> _PROBLEM DESCRIPTION_
Beneath this instruction is a block of data; output from it exactly the lines that run from the one containing "obj.parent = None" through the one containing "self.tree = tree", inclusive.

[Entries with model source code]
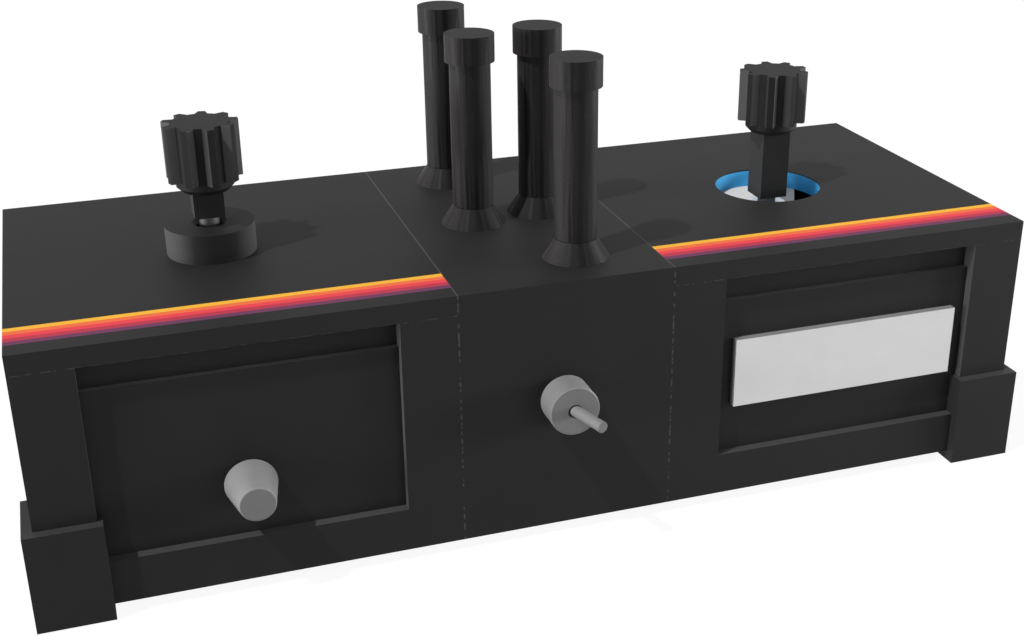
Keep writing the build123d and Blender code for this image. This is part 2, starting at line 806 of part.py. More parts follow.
with BuildPart() as potentiometer:
    with BuildSketch(knob_face.offset(-wall_thickness)):
        Circle(pot_radius)
    extrude(amount=-pot_depth)
    with BuildSketch(knob_face.offset(-wall_thickness)):
        Circle(pot_bush_radius)
    extrude(amount=pot_bush_length)
    with BuildSketch(knob_face.offset(-wall_thickness - pot_depth + tag_thickness)):
        for column in (-1, 0, 1):
            with Locations((column * tag_spacing, -pot_radius)):
                Rectangle(tag_width, 2 * tag_length)
    extrude(amount=tag_thickness)
    with BuildSketch(knob_face.offset(pot_bush_length - wall_thickness)):
        Circle(pot_shaft_radius + run_gap)
    extrude(amount=-pot_bush_length - pot_depth / 2 - end_gap, mode=Mode.SUBTRACT)

# Direction switch: a lever that swings from side to side, a round dress nut and the body behind
switch_face = outward(switch_offset, front_y, base_z + switch_rise, (0, -1))
lever_direction = (sin(radians(lever_angle)), -cos(radians(lever_angle)))
with BuildPart() as direction_lever:
    with BuildSketch(outward(switch_offset, front_y - switch_pivot, base_z + switch_rise, lever_direction)):
        Circle(lever_radius)
    extrude(amount=lever_length)
    with Locations((switch_offset, front_y - switch_pivot, base_z + switch_rise)):
        Sphere(lever_radius)
with BuildPart() as switch_nut:
    with BuildSketch(switch_face):
        Circle(nut_radius)
    extrude(amount=nut_length)
    chamfer(switch_nut.faces().sort_by(Axis.Y)[0].edges(), length=nut_edge)
    with BuildSketch(switch_face):
        Circle(bush_radius)
    extrude(amount=switch_pivot, mode=Mode.SUBTRACT)
    with BuildSketch(switch_face):
        Circle(nut_hole_radius)
    extrude(amount=nut_length, mode=Mode.SUBTRACT)
with BuildPart() as direction_switch:
    with BuildSketch(switch_face.offset(-wall_thickness)):
        Rectangle(switch_length, switch_width)
    extrude(amount=-switch_depth)
    with BuildSketch(switch_face.offset(-wall_thickness)):
        Circle(bush_radius)
    extrude(amount=wall_thickness + switch_pivot - end_gap)
    with BuildSketch(switch_face.offset(-wall_thickness - switch_depth)):
        for column in (-1, 0, 1):
            with Locations((column * tag_spacing, 0)):
                Rectangle(tag_width, tag_thickness)
    extrude(amount=-tag_length)
    with BuildSketch(switch_face.offset(switch_pivot - end_gap)):
        Circle(lever_radius + run_gap)
    extrude(amount=-cup_depth, mode=Mode.SUBTRACT)

# Control board on the pegs of the centre base plate, and what is soldered to it
board_z = base_z + base_thickness + standoff_height
board_top = Plane(origin=(0, centre_y, board_z + board_thickness))
with BuildPart() as control_board:
    with BuildSketch(Plane(origin=(0, centre_y, board_z))):
        RectangleRounded(board_width, board_length, board_corner)
        with GridLocations(board_width - 2 * peg_inset, board_length - 2 * peg_inset, 2, 2):
            Circle(peg_radius + peg_gap, mode=Mode.SUBTRACT)
    extrude(amount=board_thickness)
with BuildPart() as board_parts:
    # terminal blocks at the front and back edges, with a wire hole for each way
    for end in (-1, 1):
        with BuildSketch(board_top):
            with Locations((0, end * (board_length / 2 - terminal_depth / 2))):
                Rectangle(terminal_span, terminal_depth)
        extrude(amount=terminal_height)
        terminal_face = outward(0, centre_y + end * board_length / 2, board_z + board_thickness, (0, end))
        with BuildSketch(terminal_face):
            with Locations((0, wire_hole_rise)):
                with GridLocations(terminal_pitch, terminal_pitch, terminal_ways, 1):
                    Rectangle(wire_hole, wire_hole)
        extrude(amount=-wire_hole_depth, mode=Mode.SUBTRACT)
    with BuildSketch(board_top):
        with Locations((-part_column, capacitor_setback)):
            Circle(capacitor_radius)
    extrude(amount=capacitor_height)
    with BuildSketch(board_top):
        with Locations((-part_column, -chip_setback)):
            Rectangle(chip_width, chip_length)
    extrude(amount=chip_height)
    # finned heat sink of the driver transistor
    with BuildSketch(board_top):
        with Locations((part_column, 0)):
            Rectangle(fin_thickness, sink_length)
            with GridLocations(0, (sink_length - fin_thickness) / (fin_count - 1), 1, fin_count):
                Rectangle(sink_width, fin_thickness)
    extrude(amount=sink_height)

# Power inlet in the centre back wall
inlet_face = outward(0, back_y, base_z + inlet_rise, (0, 1))
with BuildPart() as power_inlet:
    with BuildSketch(inlet_face):
        Circle(inlet_flange_radius)
    extrude(amount=inlet_flange_thickness)
    with BuildSketch(inlet_face):
        Circle(inlet_radius)
    extrude(amount=-inlet_length)
    with BuildSketch(inlet_face.offset(inlet_flange_thickness)):
        Circle(inlet_bore_radius)
        Circle(inlet_pin_radius, mode=Mode.SUBTRACT)
    extrude(amount=-inlet_bore_depth, mode=Mode.SUBTRACT)

# Nuts of the potentiometer, under the knob, and of the inlet, inside the wall
with BuildPart() as panel_nuts:
    with BuildSketch(knob_face):
        RegularPolygon(radius=pot_nut_width / 2, side_count=6, major_radius=False)
        Circle(pot_bush_radius, mode=Mode.SUBTRACT)
    extrude(amount=pot_nut_thickness)
    with BuildSketch(inlet_face.offset(-wall_thickness)):
        RegularPolygon(radius=inlet_flange_radius, side_count=6, major_radius=False)
        Circle(inlet_radius, mode=Mode.SUBTRACT)
    extrude(amount=-inlet_nut_thickness)


def screw_set(seats):
    """Screws whose heads stand on the given planes while their shanks run the other way."""
    with BuildPart() as screws:
        for plane, radius, length, head_radius, head_height in seats:
            with BuildSketch(plane):
                Circle(head_radius)
            extrude(amount=head_height)
            with BuildSketch(plane):
                Circle(radius)
            extrude(amount=-length)
            with BuildSketch(plane.offset(head_height)):
                RegularPolygon(radius=head_radius / 2, side_count=6)
            extrude(amount=-head_height / 2, mode=Mode.SUBTRACT)
    return screws.part


# Base screws, from below into the pillars: the outer ones hold the feet and sink into them
base_screw_seats = []
shank_end = base_z + base_thickness + screw_bite
for x, length in ((spindle_x["left"], side_length), (0, centre_length), (spindle_x["right"], side_length)):
    for place in GridLocations(length - pillar_width, depth - pillar_width, 2, 2):
        screw_x = x + place.position.X
        in_foot = abs(screw_x) > half_row - pillar_width
        seat_z = screw_head_height + seat_gap if in_foot else base_z
        down = Plane(origin=(screw_x, centre_y + place.position.Y, seat_z), z_dir=(0, 0, -1))
        base_screw_seats.append((down, screw_radius, shank_end - seat_z, screw_head_radius, screw_head_height))

# Joining screws, from inside the reel modules into the centre module's walls
joining_screw_seats = []
for outer in (-1, 1):
    for y in (-joint_screw_spread, joint_screw_spread):
        x = outer * (centre_length / 2 + wall_reach)
        inside = outward(x, centre_y + y, base_z + joint_screw_rise, (outer, 0))
        reach = wall_reach + joint_screw_bite
        joining_screw_seats.append(
            (inside, joint_screw_radius, reach, joint_screw_head_radius, joint_screw_head_height)
        )

# Drive screws: long ones up the bracket posts, short ones in the motors, flat ones in the covers
drive_screw_seats = []
for side in spindle_x:
    for u, v in post_spots:
        low = drive_plane(side, bracket_z).from_local_coords((u, v, 0))
        reach = lid_z + lid_bite - bracket_z
        drive_screw_seats.append(
            (Plane(origin=low, z_dir=(0, 0, -1)), screw_radius, reach, screw_head_radius, screw_head_height)
        )
    for v in (-motor_screw_spread / 2, motor_screw_spread / 2):
        high = drive_plane(side, bracket_top_z).from_local_coords((pitch_distance, v, 0))
        reach = bracket_thickness + motor_screw_bite
        drive_screw_seats.append(
            (Plane(origin=high), motor_screw_radius, reach, motor_screw_head_radius, motor_screw_head_height)
        )
with BuildPart() as drive_screws:
    add(screw_set(drive_screw_seats))
    for side in spindle_x:
        with BuildSketch(drive_plane(side, cover_z)):
            with Locations(*cover_screw_spots):
                Circle(screw_head_radius)
        extrude(amount=countersink_depth, taper=countersink_angle / 2)
        with BuildSketch(drive_plane(side, cover_z)):
            with Locations(*cover_screw_spots):
                Circle(screw_radius)
        extrude(amount=cover_thickness + lid_bite)
        with BuildSketch(drive_plane(side, cover_z)):
            with Locations(*cover_screw_spots):
                RegularPolygon(radius=screw_head_radius / 2, side_count=6)
        extrude(amount=countersink_depth / 2, mode=Mode.SUBTRACT)

for side in spindle_x:
    save(reel_housing(side), f"{side}_housing")
    save(reel_lid(side), f"{side}_lid")
    save(base_plate(spindle_x[side], side_length, False), f"{side}_base_plate")
    save(spindle_head(side), f"{side}_spindle_head")
    save(axle(side), f"{side}_axle")
    save(spindle_gear(side), f"{side}_spindle_gear")
    save(motor_pinion(side), f"{side}_motor_pinion")
    save(drive_cover(side), f"{side}_drive_cover")
    save(motor_bracket(side), f"{side}_motor_bracket")
    save(motor(side), f"{side}_motor")
for name, spot in zip(guide_names, guide_spots):
    save(guide_post(spot), f"{name}_guide_post")
    save(guide_roller(spot), f"{name}_guide_roller")
    save(guide_cap(spot), f"{name}_guide_cap")
for index, name in enumerate(stripe_names):
    save(stripe(index), f"{name}_stripe")
save(centre_housing.part, "centre_housing")
save(base_plate(0, centre_length, True), "centre_base_plate")
save(front_left_foot.part, "front_left_foot")
save(front_right_foot.part, "front_right_foot")
save(rear_left_foot.part, "rear_left_foot")
save(rear_right_foot.part, "rear_right_foot")
save(front_plate.part, "front_plate")
save(spindle_collar.part, "spindle_collar")
save(well_liner.part, "well_liner")
save(spindle_bearings.part, "spindle_bearings")
save(speed_knob.part, "speed_knob")
save(potentiometer.part, "potentiometer")
save(potentiometer_shaft.part, "potentiometer_shaft")
save(switch_nut.part, "switch_nut")
save(direction_switch.part, "direction_switch")
save(direction_lever.part, "direction_lever")
save(control_board.part, "control_board")
save(board_parts.part, "board_parts")
save(power_inlet.part, "power_inlet")
save(panel_nuts.part, "panel_nuts")
save(screw_set(base_screw_seats), "base_screws")
save(drive_screws.part, "drive_screws")
save(screw_set(joining_screw_seats), "joining_screws")
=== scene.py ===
import json
import math

import bpy
from mathutils import Matrix, Vector


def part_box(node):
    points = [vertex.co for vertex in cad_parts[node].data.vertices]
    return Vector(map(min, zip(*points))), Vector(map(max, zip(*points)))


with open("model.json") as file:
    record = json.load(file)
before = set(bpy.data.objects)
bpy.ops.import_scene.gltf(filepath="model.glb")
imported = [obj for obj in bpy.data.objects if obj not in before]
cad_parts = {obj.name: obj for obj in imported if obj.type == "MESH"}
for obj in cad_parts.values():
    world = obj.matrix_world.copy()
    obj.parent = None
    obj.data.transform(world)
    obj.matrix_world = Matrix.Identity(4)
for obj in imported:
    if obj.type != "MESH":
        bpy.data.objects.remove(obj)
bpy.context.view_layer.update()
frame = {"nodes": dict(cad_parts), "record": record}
nodes = frame["nodes"]
print("frame loaded,", len(nodes), "nodes")
toMillimetres = 1000


# A socket that can be used in arithmetic: each operation adds its Math node
class Reading:
    def __init__(self, graph, socket):
        self.graph, self.socket = graph, socket

    def maths(self, operation, *others):
        return self.graph.node("ShaderNodeMath", {"operation": operation}, [self, *others])

    def __add__(self, other):
        return self.maths("ADD", other)

    def __sub__(self, other):
        return self.maths("SUBTRACT", other)

    def __rsub__(self, other):
        return self.graph.node("ShaderNodeMath", {"operation": "SUBTRACT"}, [other, self])

    def __mul__(self, other):
        return self.maths("MULTIPLY", other)

    def __truediv__(self, other):
        return self.maths("DIVIDE", other)

    def __pow__(self, other):
        return self.maths("POWER", other)

    def __abs__(self):
        return self.maths("ABSOLUTE")

    __radd__ = __add__
    __rmul__ = __mul__


# The node tree of a material or of the world
class Graph:
    def __init__(self, tree):
        self.tree = tree

    # adds a node: its settings first, then the values or links of its sockets
    def node(self, kind, settings=None, inputs=(), output=0):
        made = self.tree.nodes.new(kind)
        for key, value in (settings or {}).items():
            setattr(made, key, value)
        for key, value in inputs.items() if isinstance(inputs, dict) else enumerate(inputs):
            self.feed(made.inputs[key], value)
        return Reading(self, made.outputs[output])

    def feed(self, socket, value):
        if isinstance(value, Reading):
            self.tree.links.new(value.socket, socket)
        else:
            socket.default_value = value

    # 0 below low, 1 above high, even between them
    def band(self, value, low, high):
        sockets = {0: value, 1: low, 2: high, 3: 0.0, 4: 1.0}
        return self.node("ShaderNodeMapRange", {"clamp": True}, sockets)


# A material and the nodes that its pattern is worked out with
class Finish(Graph):
    def __init__(self, name):
        self.material = bpy.data.materials.new(name)
        self.material.use_nodes = True
        super().__init__(self.material.node_tree)
        self.shader = self.tree.nodes["Principled BSDF"]
        self.place = self.node("ShaderNodeVectorMath", {"operation": "SCALE"}, {
            0: self.node("ShaderNodeTexCoord", output="Object"), "Scale": toMillimetres})
        self.x, self.y, self.z = self.split(self.place)

    def split(self, vector):
        parts = self.node("ShaderNodeSeparateXYZ", None, [vector]).socket.node
        return [Reading(self, socket) for socket in parts.outputs]

    def joined(self, x, y, z=0.0):
        return self.node("ShaderNodeCombineXYZ", None, [x, y, z])

    # the way the surface faces in the object's own frame: to the right, to the back and up
    def facing(self):
        return self.split(self.node("ShaderNodeTexCoord", output="Normal"))

    # noise from 0 to 1 about 0.5, its grains 1 / scale millimetres apart
    def noise(self, vector, scale, detail=2.0):
        return self.node("ShaderNodeTexNoise", None, {"Vector": vector, "Scale": scale, "Detail": detail})

    def blend(self, share, first, second):
        return self.node("ShaderNodeMix", {"data_type": "RGBA"}, {
            0: share, 6: (*first, 1) if isinstance(first, tuple) else first,
            7: (*second, 1) if isinstance(second, tuple) else second}, 2)

    # the colour times the first share at tone 0 and times the second at tone 1
    def tinted(self, tone, colour, shares):
        dark, light = (tuple(min(1.0, part * share) for part in colour) for share in shares)
        return self.blend(tone, dark, light)

    # fills the shader: links where a value varies, plain numbers elsewhere
    def apply(self, relief, depth, strength=1.0, **sockets):
        bump = self.node("ShaderNodeBump", None, {
            "Strength": strength, "Distance": depth / toMillimetres, "Height": relief})
        self.feed(self.shader.inputs["Normal"], bump)
        for name, value in sockets.items():
            value = (*value, 1) if isinstance(value, tuple) else value
            self.feed(self.shader.inputs[name.replace("_", " ")], value)
        return self.material


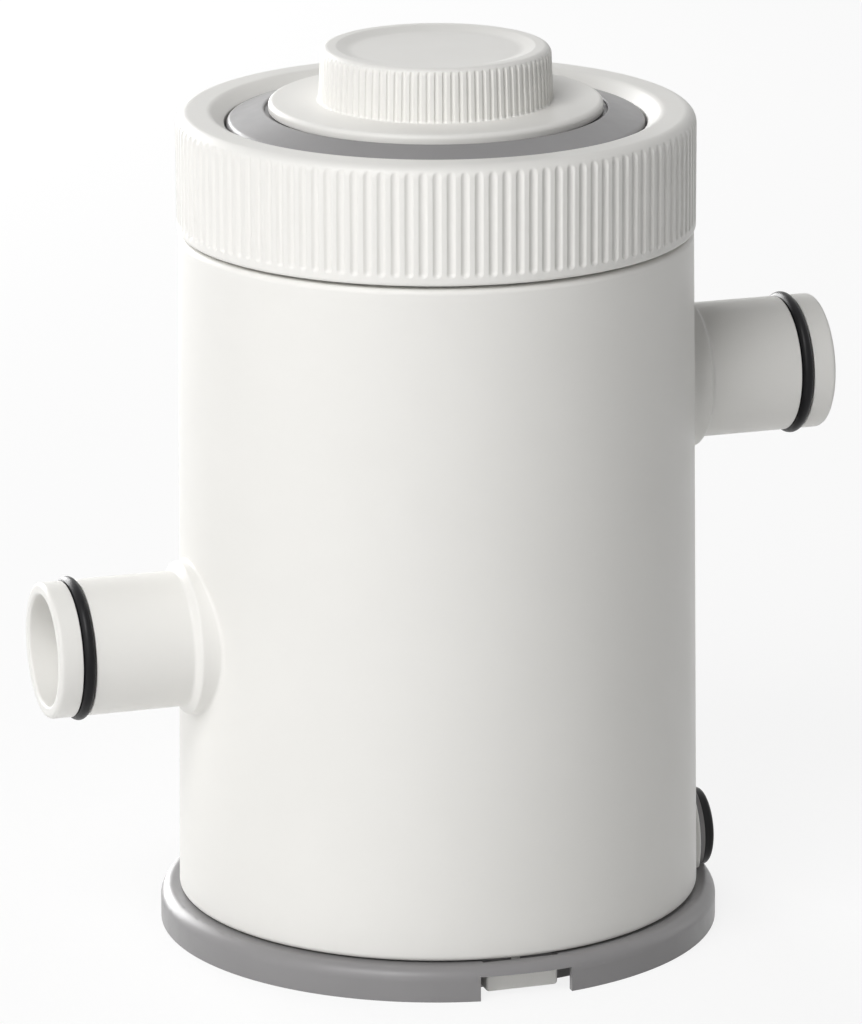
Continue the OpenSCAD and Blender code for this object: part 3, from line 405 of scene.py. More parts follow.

> _ANSWER TO THIS EXERCISE_
    obj.parent = None
    obj.data.transform(world)
    obj.matrix_world = Matrix.Identity(4)
for obj in imported:
    if obj.type != "MESH":
        bpy.data.objects.remove(obj)
bpy.context.view_layer.update()
frame = {"nodes": dict(cad_parts), "record": record}
nodes = frame["nodes"]
print("frame loaded,", len(nodes), "nodes")
toMillimetres = 1000


# A socket that can be used in arithmetic: each operation adds its Math node
class Reading:
    def __init__(self, graph, socket):
        self.graph, self.socket = graph, socket

    def maths(self, operation, *others):
        return self.graph.node("ShaderNodeMath", {"operation": operation}, [self, *others])

    def __add__(self, other):
        return self.maths("ADD", other)

    def __sub__(self, other):
        return self.maths("SUBTRACT", other)

    def __rsub__(self, other):
        return self.graph.node("ShaderNodeMath", {"operation": "SUBTRACT"}, [other, self])

    def __mul__(self, other):
        return self.maths("MULTIPLY", other)

    def __truediv__(self, other):
        return self.maths("DIVIDE", other)

    def __pow__(self, other):
        return self.maths("POWER", other)

    def __abs__(self):
        return self.maths("ABSOLUTE")

    __radd__ = __add__
    __rmul__ = __mul__


# The node tree of a material or of the world
class Graph:
    def __init__(self, tree):
        self.tree = tree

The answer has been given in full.